Take two nodes for example:
R2D2 loads connects and is happy (OpenMediaVault (Debian))
BKMnger however loads and never gets an answer from DHCP, but I see the logs trying over and over to relay the config. (Xubutun 17.4)

==== pfSense DHCP log ====
Jun 22 17:28:45 dhcpd DHCPDISCOVER from 6a:25:5c:9a:3c:48 via igb2
Jun 22 17:28:45 dhcpd DHCPOFFER on 10.0.1.50 to 6a:25:5c:9a:3c:48 via igb2
Jun 22 17:28:53 dhcpd DHCPDISCOVER from 6a:25:5c:9a:3c:48 via igb2
Jun 22 17:28:53 dhcpd DHCPOFFER on 10.0.1.50 to 6a:25:5c:9a:3c:48 via igb2
=======================

I thought maybe R2D2 was not allowing other machines to get DHCP, but its not.

The network has not changed at all, I just re-imaged the host to PVE4.4-1, configured the network and started loading fresh machines. All clean installs.

I had this working well on PVE3.3 but I'm missing something now.
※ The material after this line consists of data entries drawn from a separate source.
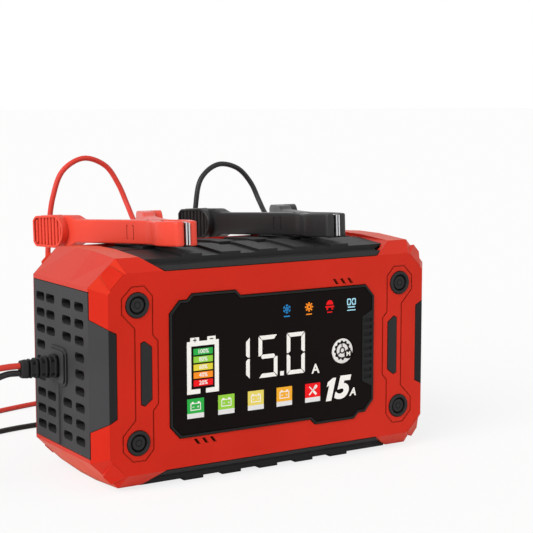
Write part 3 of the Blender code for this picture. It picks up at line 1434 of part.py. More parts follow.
def pad_outline():
    """Teardrop grip: round towards the jaws, blunt towards the tail."""
    half = PAD_HEIGHT / 2
    points = []
    for i in range(9):
        angle = math.radians(-80 + 20 * i)
        points.append((half * 0.95 - half * 0.95 * math.cos(angle), half * math.sin(angle)))
    points.append((PAD_LENGTH - 0.0030, half * 0.93))
    points.append((PAD_LENGTH, half * 0.55))
    points.append((PAD_LENGTH, -half * 0.55))
    points.append((PAD_LENGTH - 0.0030, -half * 0.93))
    return points


def pad_point(side, along_distance, out_distance, z):
    start, along, out = pad_axes(side)
    place = start + along * along_distance + out * out_distance
    return (side * place.x, place.y, CLAMP_HEIGHT / 2 + z)


def add_pad(mesh, side):
    rings = []
    for out_distance, grow in ((-0.0012, 0.0), (PAD_PROUD - 0.0006, 0.0), (PAD_PROUD, -0.0006)):
        ring = []
        for along_distance, z in pad_outline():
            scale = 1 + grow / (PAD_HEIGHT / 2)
            middle = PAD_LENGTH / 2
            ring.append(pad_point(side, middle + (along_distance - middle) * scale, out_distance, z * scale))
        rings.append(ring)
    add_loft(mesh, rings)


def add_pad_grooves(mesh, side):
    """Straight grooves across the pad, kept inside its rim."""
    half = PAD_HEIGHT / 2
    pitch = (PAD_LENGTH - 2 * PAD_RIM - 0.0012) / PAD_GROOVES
    radius = half * 0.95
    for i in range(PAD_GROOVES):
        middle = PAD_RIM + 0.0006 + pitch * (i + 0.5)
        near = middle - pitch * 0.28
        far = middle + pitch * 0.28
        reach = radius - near
        tall = half * math.sqrt(max(0.05, 1 - (reach / radius) ** 2)) if reach > 0 else half * 0.94
        if far > PAD_LENGTH - 0.0030:
            tall = half * 0.75
        tall -= PAD_RIM
        rings = []
        for out_distance in (PAD_PROUD - PAD_GROOVE_DEPTH, PAD_PROUD + 0.001):
            corners = ((near, -tall), (far, -tall), (far, tall), (near, tall))
            rings.append([pad_point(side, along, out_distance, z) for along, z in corners])
        add_loft(mesh, rings)


def nub_axes(side):
    """Root of the boot in the middle of the arm's tail, and its direction."""
    last = ARM_STATIONS[-1]
    before = ARM_STATIONS[-3]
    root = Vector((side * (last[1] + last[2]) / 2, last[0], CLAMP_HEIGHT / 2))
    earlier = Vector((side * (before[1] + before[2]) / 2, before[0], CLAMP_HEIGHT / 2))
    return root, (root - earlier).normalized()


def add_nub(mesh, side):
    root, along = nub_axes(side)
    across = along.cross(Vector((0, 0, 1))).normalized()
    up = across.cross(along).normalized()
    pitch = NUB_LENGTH / NUB_RINGS
    stations = [(-0.0030, NUB_ROOT)]
    for i in range(NUB_RINGS - 1):
        radius = NUB_ROOT + (NUB_TIP - NUB_ROOT) * i / (NUB_RINGS - 1)
        groove = radius - NUB_GROOVE
        start = i * pitch
        stations += [(start + pitch * 0.6, radius), (start + pitch * 0.7, groove)]
        stations += [(start + pitch, groove), (start + pitch * 1.1, radius - NUB_GROOVE * 0.4)]
    stations += [(NUB_LENGTH - 0.0004, NUB_TIP), (NUB_LENGTH, NUB_TIP - 0.0003)]
    rings = []
    for distance, radius in stations:
        ring = []
        for a, b in circle((0.0, 0.0), radius, 10):
            ring.append(root + along * distance + across * a + up * b)
        rings.append(ring)
    add_loft(mesh, rings)


def lead_start(frame):
    """Where the lead meets the boot of the fixed arm, and its direction there."""
    root, along = nub_axes(1)
    point = root + along * (NUB_LENGTH + GAP)
    return frame.matrix_world @ point, frame.matrix_world.to_3x3() @ along


def jaw_plate(name, side, frame):
    """Thin steel plate that lines the jaw and stands a little out of its tip."""
    margin = 0.0006
    rings = []
    shift = JAW_LIP_GAP / 2 + JAW_PLATE - JAW_STATIONS[0][1]
    for y, outer in JAW_STATIONS:
        x = (outer + shift - JAW_PLATE, outer + shift)
        rings.append([(side * x[0], y, margin), (side * x[1], y, margin),
                      (side * x[1], y, CLAMP_HEIGHT - margin), (side * x[0], y, CLAMP_HEIGHT - margin)])
    mesh = bmesh.new()
    add_loft(mesh, rings)
    return finish(name, mesh, steel(), frame)


def clamp_pin(name, frame):
    mesh = bmesh.new()
    low = GAP / 2
    high = CLAMP_HEIGHT - GAP / 2
    head = PIN_HEAD - GAP / 2
    profile = [(low, PIN_HEAD_RADIUS), (low + head, PIN_HEAD_RADIUS), (low + head, PIN_RADIUS),
               (high - head, PIN_RADIUS), (high - head, PIN_HEAD_RADIUS), (high, PIN_HEAD_RADIUS)]
    add_turned(mesh, (0.0, 0.0), "Z", profile, 16)
    return rounded_off(finish(name, mesh, steel(), frame))


def spring_points():
    """Torsion spring: a leg along one arm, the coil round the pin, a leg along the other."""
    start = math.radians(50)
    sweep = math.radians(80 + 720)
    steps = 22
    rise = SPRING_PITCH * sweep / (2 * math.pi)
    low = CLAMP_HEIGHT / 2 - rise / 2
    near = Vector((0.95, 5.2)) * 0.001
    along = Vector((2.9, 11.1)).normalized()
    far = near + along * SPRING_LEG
    points = [(far.x, far.y, low), (near.x, near.y, low)]
    for i in range(steps + 1):
        angle = start + sweep * i / steps
        x = SPRING_RADIUS * math.cos(angle)
        y = SPRING_RADIUS * math.sin(angle)
        points.append((x, y, low + rise * i / steps))
    points += [(-near.x, near.y, low + rise), (-far.x, far.y, low + rise)]
    return points


def tube(name, points, radius, look, resolution, parent=None):
    """A round tube through points, with closed ends."""
    data = bpy.data.curves.new(name, "CURVE")
    data.dimensions = "3D"
    data.bevel_depth = radius
    data.bevel_resolution = resolution
    data.use_fill_caps = True
    line = data.splines.new("POLY")
    line.points.add(len(points) - 1)
    for target, point in zip(line.points, points):
        target.co = (*point, 1.0)
    data.materials.append(look)
    made = bpy.data.objects.new(name, data)
    made.parent = parent
    bpy.context.scene.collection.objects.link(made)
    return made


def clamp(colour, look):
    frame = clamp_frame(colour)
    height = CLAMP_HEIGHT
    outer = KNUCKLE_OUTER
    inner = (outer + GAP, outer + GAP + KNUCKLE_INNER)
    body_levels = ((0.0, outer), (height - outer, height))
    lever_levels = (inner, (height - inner[1], height - inner[0]))
    body_clear = ((outer, height - outer),)
    lever_clear = ((-0.001, inner[0]), (inner[1], height - inner[1]), (height - inner[0], height + 0.001))
    name = colour + "_clamp_"
    clamp_arm(name + "body", 1, body_levels, body_clear, look, frame)
    clamp_arm(name + "lever", -1, lever_levels, lever_clear, look, frame)
    jaw_plate(name + "body_jaw", 1, frame)
    jaw_plate(name + "lever_jaw", -1, frame)
    clamp_pin(name + "pin", frame)
    tube(name + "spring", spring_points(), SPRING_WIRE, steel(), 1, frame)
    return frame


# ---------------------------------------------------------------- leads
def smooth_line(route, count):
    """Points at even spacing on a centripetal spline through the route."""
    knots = [Vector(point) for point in route]
    ends = [knots[0] * 2 - knots[1]] + knots + [knots[-1] * 2 - knots[-2]]
    fine = []
    for a, b, c, d in zip(ends, ends[1:], ends[2:], ends[3:]):
        t = [0.0]
        for first, second in ((a, b), (b, c), (c, d)):
            t.append(t[-1] + max((second - first).length, 1e-6) ** 0.5)
        for i in range(24):
            s = t[1] + (t[2] - t[1]) * i / 24
            low = blend(a, b, t[0], t[1], s)
            mid = blend(b, c, t[1], t[2], s)
            high = blend(c, d, t[2], t[3], s)
            left = blend(low, mid, t[0], t[2], s)
            right = blend(mid, high, t[1], t[3], s)
            fine.append(blend(left, right, t[1], t[2], s))
    fine.append(knots[-1])
    lengths = [0.0]
    for first, second in zip(fine, fine[1:]):
        lengths.append(lengths[-1] + (second - first).length)
    points = []
    index = 0
    for i in range(count):
        wanted = lengths[-1] * i / (count - 1)
        while index < len(fine) - 2 and lengths[index + 1] < wanted:
            index += 1
        span = max(lengths[index + 1] - lengths[index], 1e-9)
        points.append(fine[index].lerp(fine[index + 1], (wanted - lengths[index]) / span))
    return points


def blend(first, second, start, end, at):
    share = (at - start) / (end - start)
    return first * (1 - share) + second * share


def lead(name, look, route, relief_z, frame):
    start = Vector((-relief_tip() - GAP, PORT_Y, MID_Z + relief_z))
    end, direction = lead_start(frame)
    route = [start, start + Vector((-LEAD_STRAIGHT, 0.0, 0.0))] + [Vector(point) for point in route]
    route += [end + direction * LEAD_STRAIGHT, end]
    points = smooth_line(route, LEAD_POINTS)
    return tube(name, points, LEAD_RADIUS, look, 2)


def main():
    clear_scene()
    front_shell()
    rear_cover()
    side_panel("side_panel_left", -1, RELIEF_NECK_Y, RELIEF_NECK_Z)
    side_panel("side_panel_right", 1, INLET_WIDTH / 2 - 0.0012, INLET_HEIGHT / 2 - 0.0012)
    tread_panel("top_panel", 1, False)
    tread_panel("bottom_panel", -1, True)
    display_bezel()
    display_window()
    mode_button()
    lcd_module()
    display_board()
    screw_caps()
    case_screws()
    slot_inlays()
    main_board()
    board_screws()
    heat_sink()
    power_transistors()
    transformer()
    capacitors()
    output_choke()
    fan_frame()
    fan_rotor()
    mains_inlet()
    inlet_pins()
    strain_relief()
    red_frame = clamp("red", red_plastic())
    black_frame = clamp("black", black_plastic())
    bpy.context.view_layer.update()
    lead("red_lead", red_plastic(), RED_ROUTE, LEAD_SPACING / 2, red_frame)
    lead("black_lead", black_plastic(), BLACK_ROUTE, -LEAD_SPACING / 2, black_frame)


main()
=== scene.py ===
"""Looks of a car battery charger: a red chamfered case with a display, tread panels above and
below, and two leads that end in sprung clamps. Metres, +Z up, the display faces -Y."""

import json
import math

import bmesh
import bpy
from bpy.props import FloatProperty, FloatVectorProperty, IntProperty, PointerProperty
from mathutils import Matrix, Vector


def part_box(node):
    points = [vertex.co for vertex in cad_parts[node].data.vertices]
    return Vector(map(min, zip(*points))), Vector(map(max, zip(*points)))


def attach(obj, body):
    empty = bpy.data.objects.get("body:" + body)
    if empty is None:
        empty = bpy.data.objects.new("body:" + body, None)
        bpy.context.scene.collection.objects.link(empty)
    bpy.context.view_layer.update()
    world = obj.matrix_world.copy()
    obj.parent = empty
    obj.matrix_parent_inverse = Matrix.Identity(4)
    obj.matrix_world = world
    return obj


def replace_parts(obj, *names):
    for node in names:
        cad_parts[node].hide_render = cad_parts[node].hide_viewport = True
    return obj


bl_info = {
    "name": "Battery charger",
    "version": (1, 0, 0),
    "blender": (4, 5, 0),
    "location": "3D View > Sidebar > Charger",
    "description": "Dresses the solids of a car battery charger and lights them",
    "category": "Object",
}

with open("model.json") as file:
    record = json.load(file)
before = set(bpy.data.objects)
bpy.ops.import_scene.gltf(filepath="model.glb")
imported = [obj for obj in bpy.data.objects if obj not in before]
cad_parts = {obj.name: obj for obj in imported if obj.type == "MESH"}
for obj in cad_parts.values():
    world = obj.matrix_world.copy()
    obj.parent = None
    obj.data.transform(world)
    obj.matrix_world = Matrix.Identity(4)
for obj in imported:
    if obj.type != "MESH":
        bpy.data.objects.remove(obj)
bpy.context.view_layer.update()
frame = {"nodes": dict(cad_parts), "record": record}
SOLIDS = frame["nodes"]
JOINTS = {joint["name"]: joint for joint in frame["record"]["behaviour"]["joints"]}

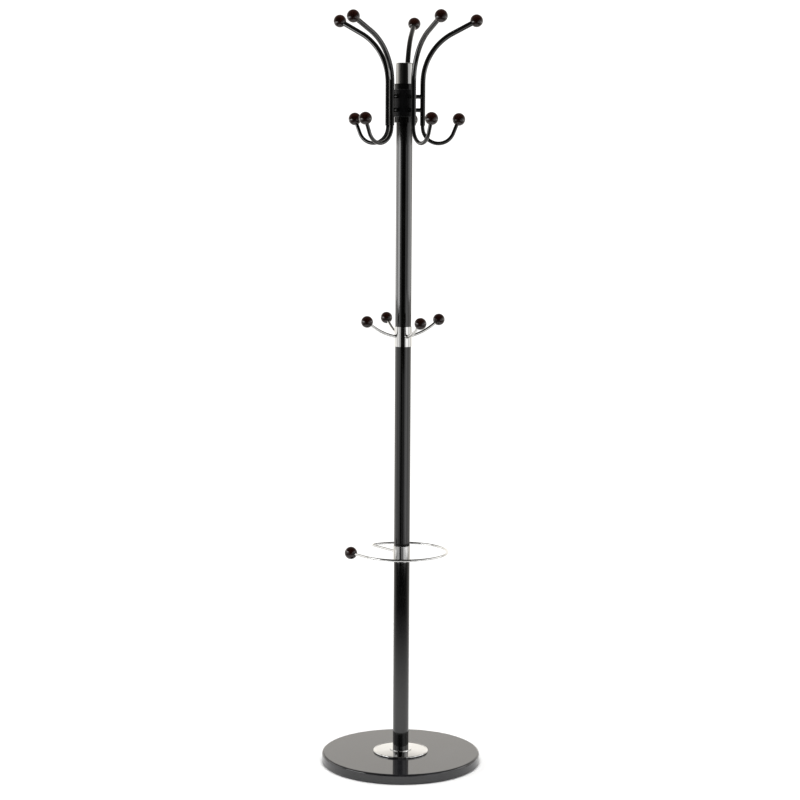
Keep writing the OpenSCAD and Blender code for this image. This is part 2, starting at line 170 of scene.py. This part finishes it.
zinc, shader = start_finish("zinc_plated_steel", (0.55, 0.56, 0.57), 0.34, metallic=1.0)
spangle = mottle(shader, 420, detail=4, rough=0.6)
plug(shader, ramp(shader, spangle, (0.3, (0.42, 0.43, 0.45)), (0.7, (0.64, 0.645, 0.63))),
     shader.inputs["Base Color"])
plug(shader, ramp(shader, spangle, (0.3, 0.26), (0.7, 0.46)), shader.inputs["Roughness"])
relief(shader, mottle(shader, 1.0, detail=2, stretch=(300, 300, 5000)), 0.00004, strength=0.4)
dress(zinc, "base_bolt", "base_washer", "foot_insert", "tube_inserts", "joint_studs", "arm_screws",
      "ring_screws")

# ---------- pole ----------
# Three lengths of round steel tube, drawn together end to end inside the collars.
# Gloss black enamel, baked on: deep and wet looking, with a trace of orange peel.


def enamel(name, peel):
    """Baked gloss enamel; `peel` is the number of its dimples in a metre."""
    finish, shader = start_finish(name, (0.003, 0.003, 0.003), 0.3)
    shader.inputs["Specular IOR Level"].default_value = 0.0
    shader.inputs["Coat Weight"].default_value = 1.0
    shader.inputs["Coat Roughness"].default_value = 0.07
    shader.inputs["Coat IOR"].default_value = 1.65
    shade = mottle(shader, 30, detail=4)
    plug(shader, ramp(shader, shade, (0.3, (0.0030, 0.0030, 0.0028)), (0.7, (0.0060, 0.0059, 0.0056))),
         shader.inputs["Base Color"])
    plug(shader, ramp(shader, mottle(shader, 90, detail=3), (0.3, 0.12), (0.7, 0.2)),
         shader.inputs["Roughness"])
    skin = relief(shader, mottle(shader, peel, detail=1), 0.00003, strength=0.1)
    plug(shader, skin, shader.inputs["Coat Normal"])
    return finish


dress(enamel("pole_enamel", 420), "lower_tube", "middle_tube", "upper_tube")

# ---------- umbrella ring ----------
# One length of chromed wire: a spoke from the collar, a tight bend, three quarters of a ring and
# a straight end with a knob. Umbrellas stand inside it, with their tips on the stone.

wire_chrome, shader = start_finish("drawn_chrome_wire", (0.72, 0.72, 0.71), 0.05, metallic=1.0)
drawing = mottle(shader, 160, detail=3)
plug(shader, ramp(shader, drawing, (0.3, (0.66, 0.66, 0.65)), (0.7, (0.76, 0.76, 0.75))),
     shader.inputs["Base Color"])
plug(shader, ramp(shader, drawing, (0.3, 0.035), (0.7, 0.09)), shader.inputs["Roughness"])
relief(shader, mottle(shader, 700, detail=2), 0.00002, strength=0.15)
dress(wire_chrome, "umbrella_ring")


def middle(name):
    low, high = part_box(name)
    return (low + high) / 2


def half_width(name):
    low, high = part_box(name)
    return (high.x - low.x) / 2


def outward(name):
    """Level direction from the pole's axis to a piece."""
    centre = middle(name)
    return Vector((centre.x, centre.y, 0)).normalized()


def weld(name, body, finish, start, along, rod_r, host_axis, host_r, leg):
    """Fillet round a rod where it meets an upright tube. `start` is a point on the rod's axis,
    `along` the way it leaves the tube, and `leg` how far the metal runs up the rod and the tube.
    The fillet's section is hollow in the middle and rooted a little inside the tube."""
    side = along.cross(Vector((0, 0, 1))).normalized()
    crown = side.cross(along).normalized()
    steps = 48
    bead = bmesh.new()
    rings = []
    for k in range(steps):
        turn = 2 * pi * k / steps
        spread = side * cos(turn) + crown * sin(turn)

        def meet(reach):
            """Point where a line beside the rod, `reach` from its axis, comes out of the tube."""
            at = start + spread * reach - host_axis
            a = along.x ** 2 + along.y ** 2
            b = at.x * along.x + at.y * along.y
            c = at.x ** 2 + at.y ** 2 - host_r ** 2
            return at + host_axis + along * ((sqrt(b * b - a * c) - b) / a)

        # a hand-laid bead swells and narrows a little as it goes round
        laid = leg * (1 + 0.07 * sin(9 * turn) + 0.04 * sin(17 * turn + 1))
        root = meet(0.9 * rod_r) - along * 0.3 * leg
        on_tube = meet(rod_r + laid)
        on_rod = meet(rod_r) + along * laid
        belly = (on_tube + on_rod) / 2 - (spread + along) * 0.12 * laid
        profile = (root, on_tube, on_tube.lerp(belly, 0.55), belly, belly.lerp(on_rod, 0.45), on_rod)
        rings.append([bead.verts.new(point) for point in profile])
    for k in range(steps):
        near, far = rings[k], rings[(k + 1) % steps]
        for j in range(len(near)):
            n = (j + 1) % len(near)
            bead.faces.new((near[j], near[n], far[n], far[j])).smooth = True
    bmesh.ops.recalc_face_normals(bead, faces=bead.faces)
    mesh = bpy.data.meshes.new(name)
    bead.to_mesh(mesh)
    bead.free()
    mesh.materials.append(finish)
    piece = bpy.data.objects.new(name, mesh)
    bpy.context.scene.collection.objects.link(piece)
    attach(piece, body)


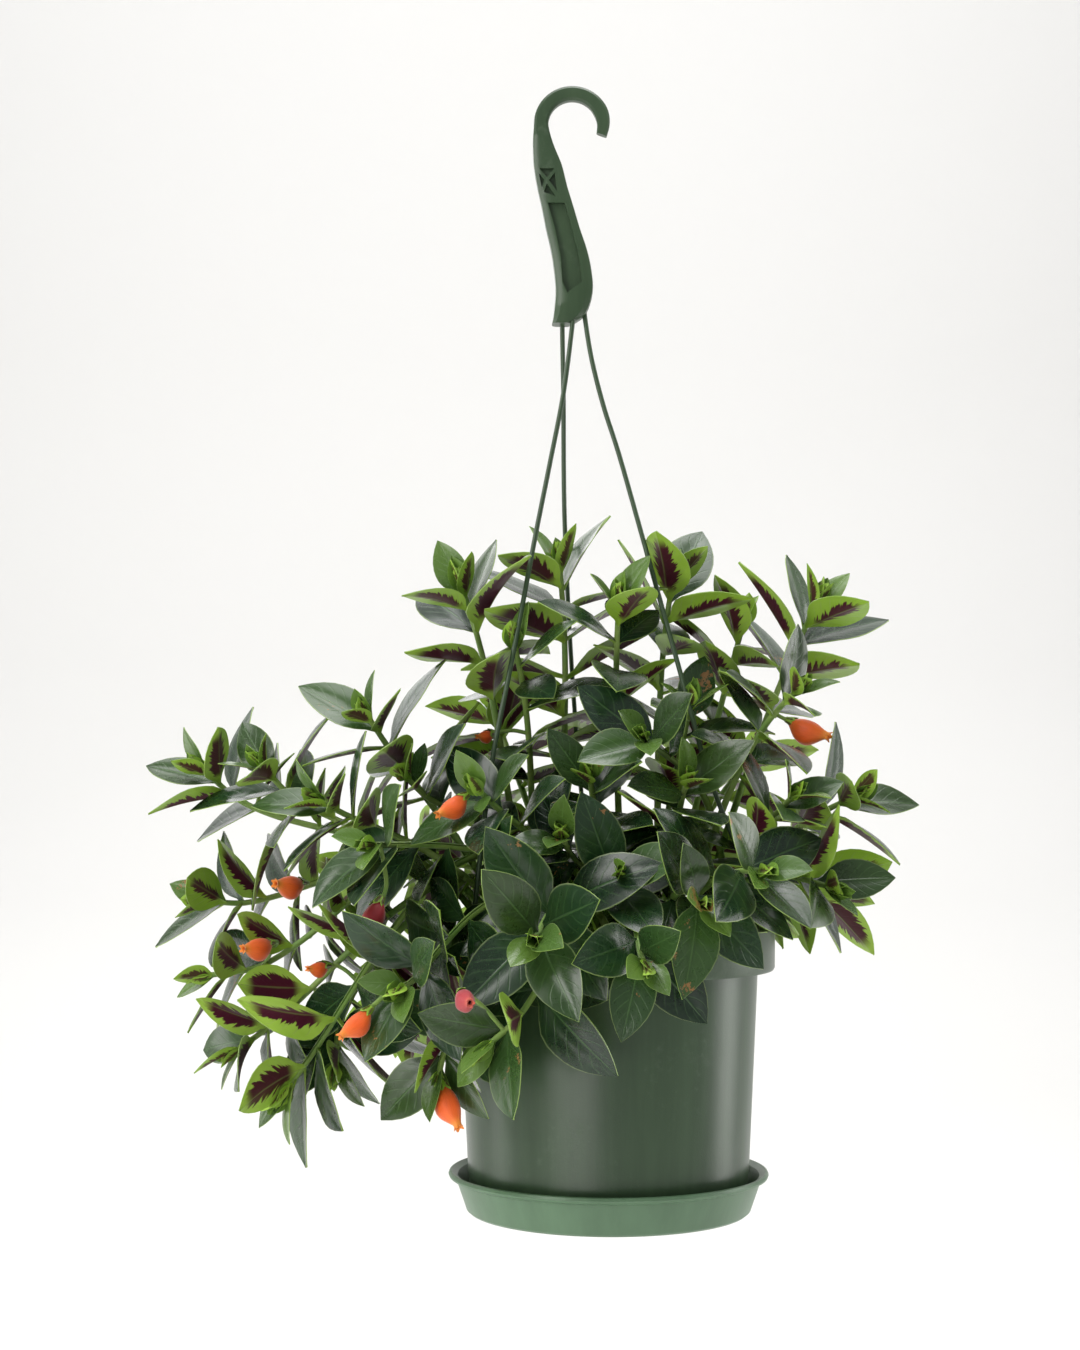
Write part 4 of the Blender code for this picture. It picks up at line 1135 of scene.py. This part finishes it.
def handle_rings():
    """The sections of the handle and hook, smoothed along its length, each as a rounded outline."""
    places, sizes, ways = [], [], []
    for place, wide, deep, across in handle_sections():
        places.append(place)
        sizes.append(Vector((wide, deep, 0.0)))
        ways.append(across)
    rings = []
    for place, size, across in zip(*(smooth_line(values, SPAN_PARTS) for values in (places, sizes, ways))):
        across = across.normalized()
        ring = []
        for k in range(HANDLE_SIDES):
            turn = 2.0 * math.pi * (k + 0.5) / HANDLE_SIDES
            a, b = math.cos(turn), math.sin(turn)
            square = 1.0 / max(abs(a), abs(b)) ** 0.75
            deep = Vector((0.0, b * square * size.y * 0.5, 0.0))
            ring.append(place + across * (a * square * size.x * 0.5) + deep)
        rings.append(ring)
    return rings


grip_shape = bmesh.new()
drawn(grip_shape, handle_rings())
bmesh.ops.recalc_face_normals(grip_shape, faces=grip_shape.faces)
handle = finished("hanger_grip", grip_shape, (hanger_finish,), ["hanger_handle"], 34.0)
print("handle", len(handle.data.polygons), "faces")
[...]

So I just changed the port load balancing from balanced-RR to balanced-alb. Gonna reboot and test this.

SUCCESS!! All nodes are talking!

Additional:

modes

Specifies one of the bonding policies. The default is
balance-rr (round robin). Possible values are:

balance-rr or 0

Round-robin policy: Transmit packets in sequential
order from the first available slave through the
last. This mode provides load balancing and fault
tolerance.
Prerequisite: Your switch must support this. Un-managed switches will not most likely.

active-backup or 1

Active-backup policy: Only one slave in the bond is
active. A different slave becomes active if, and only
if, the active slave fails. The bond's MAC address is
externally visible on only one port (network adapter)
to avoid confusing the switch.

In bonding version 2.6.2 or later, when a failover
occurs in active-backup mode, bonding will issue one
or more gratuitous ARPs on the newly active slave.
One gratuitous ARP is issued for the bonding master
interface and each VLAN interfaces configured above
it, provided that the interface has at least one IP
address configured. Gratuitous ARPs issued for VLAN
interfaces are tagged with the appropriate VLAN id.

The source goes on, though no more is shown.